Luigi Pigorini (10 January 1842 – 1 April 1925) was an Italian palaeoethnologist, archaeologist and ethnographer.
Pigorini was born at Fontanellato, near Parma.
At the age of sixteen years, in 1858, he became an alumnus of the Museo d'Antichità di Parma (Museum of Antiquities of Parma, now Parma Archaeological Museum). He later encountered Pellegrino Strobel, the professor of Natural Sciences at the University of Parma and Gaetano Chierici, director of the Gabinetto di Antichità Patrie di Reggio Emilia or Cabinet of Antiquities of the native land of Reggio Emilia (now Musei Civici di Reggio Emilia [1]) and began archaeological research in the territory of Parmesan. In 1863 he began to travel in Switzerland and Tuscany, and also studied in Rome and Naples.
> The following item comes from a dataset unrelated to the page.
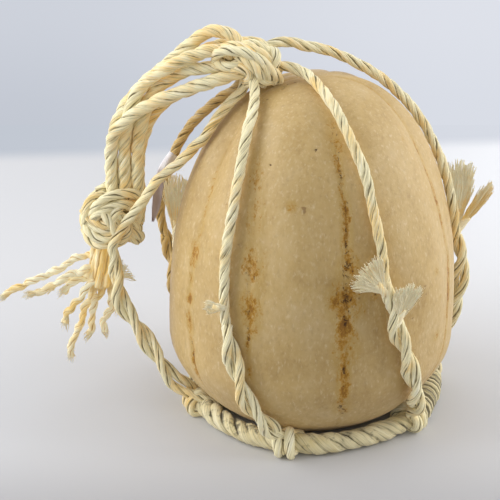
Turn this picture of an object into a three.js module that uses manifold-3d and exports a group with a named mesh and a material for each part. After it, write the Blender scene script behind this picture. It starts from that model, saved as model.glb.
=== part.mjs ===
// A whole cheese in its rope sling: a ribbed, egg-shaped ball that stands on the flat spot under it,
// with a rope ring round its foot, six rope legs up to a knot on its crown, and the six rope ends
// carried on as a stiff hanging tail with a stopper knot and loose strand ends.
//
// Millimetres and degrees, +Z up. The origin is the centre of the flat spot that the cheese stands on.
// Azimuth 0 points to the front (-Y) and grows towards +X.

import * as THREE from 'three';
import { mergeVertices } from 'three/addons/utils/BufferGeometryUtils.js';
import Module from 'manifold-3d';

const wasm = await Module();
wasm.setup();

// ---------------------------------------------------------------- driving dimensions

const CHEESE = {
  radius: 96,
  bellyHeight: 55,
  crownRise: 175,
  crownPower: 2.4,
  footDrop: 67.5,
  footPower: 1.8,
  lean: 0.9,
};
const CHEESE_SIDES = 44;
const CHEESE_CROWN_RINGS = 18;
const CHEESE_FOOT_RINGS = 7;

// One groove down each side between two ribs: its azimuth at the belly, and how far it turns
// towards the crown and towards the foot.
const GROOVES = [
  { azimuth: -60, crownTurn: -30, footTurn: 20 },
  { azimuth: -27, crownTurn: -45, footTurn: 10 },
  { azimuth: 11, crownTurn: 0, footTurn: 0 },
  { azimuth: 69, crownTurn: 26, footTurn: -25 },
  { azimuth: 114, crownTurn: 15, footTurn: 0 },
  { azimuth: 158, crownTurn: 0, footTurn: 0 },
  { azimuth: -152, crownTurn: 0, footTurn: 0 },
  { azimuth: -105, crownTurn: -15, footTurn: 0 },
];
const GROOVE_DEPTH = 3.2;
const GROOVE_HALF_WIDTH = 9;
const GROOVE_TURN_HEIGHT = 100;

const ROPE_RADIUS = 4;
const SPLICE_RADIUS = 6.2;
const RING_RADIUS = 7;
const TAIL_RADIUS = 2.75;
const CLEARANCE = 0.3;
const CHORD_ALLOWANCE = 0.5;
const PAPER = 0.6;
const WELD = 1e-4;

const ROPE_SIDES = 8;
const RING_SIDES = 10;
const STEP_DIAMETERS = 2.2;

const TOP_KNOT = { centre: [-40, 0, 238.5], semiAxes: [20, 14, 13.5] };
const END_KNOT = { centre: [-132, 12, 126.5], semiAxes: [20, 15.5, 20.5] };
const KNOT_SIDES = 16;
const KNOT_RINGS = 10;
const FRAY_SIDES = 10;

// ---------------------------------------------------------------- routes, chosen by hand

const RING_ROUTE = [
  [-76, 2, 7.2], [-73, -22, 7.2], [-62, -44, 7.2], [-49, -59, 7.2], [-37, -68, 7.2], [-24, -74.5, 7.2],
  [-9, -78, 7.2], [5, -79, 7.2], [18, -76, 7.2], [33, -70, 7.2], [48, -62, 7.2], [61, -52, 7.2],
  [70, -39, 7.2], [77, -22, 7.2], [82, -5, 7.2], [84, 12, 7.2], [81, 29, 7.2], [74, 46, 7.2],
  [62, 61, 7.2], [45, 72, 7.2], [25, 79, 7.2], [4, 82, 7.2], [-18, 80, 7.2], [-38, 73, 7.2],
  [-55, 61, 7.2], [-68, 44, 7.2], [-75, 24, 7.2], [-76.4, 4, 7.2],
];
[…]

He ran a course in Parma where he resorted to various materials in order to explain the uses and the functions of prehistoric tools. A few years later after becoming a Bachelor of Arts in Political and Administrative Sciences he became director of the Museum of Antiquity of Parma.
In 1875, he founded with Chierici and Strobel a paleoethnological journal Bollettino di Paletnologia Italiana and, in the same year, began working in the Archaeological Director General's office in Rome (Direzione Generale dei Musei e degli Scavi d'Antichità del Regno a Roma) where he proposed to the Minister of Public education, Bonghi, the foundation of the Pigorini National Museum of Prehistory and Ethnography in Rome, that was inaugurated in 1876 and which bears his name. For his outstanding contribution to Italian archaeology he was nominated a Senatore a vita in 1912 and was vice president of the Italian Senate in 1919 remaining so until his death in Padua in 1925.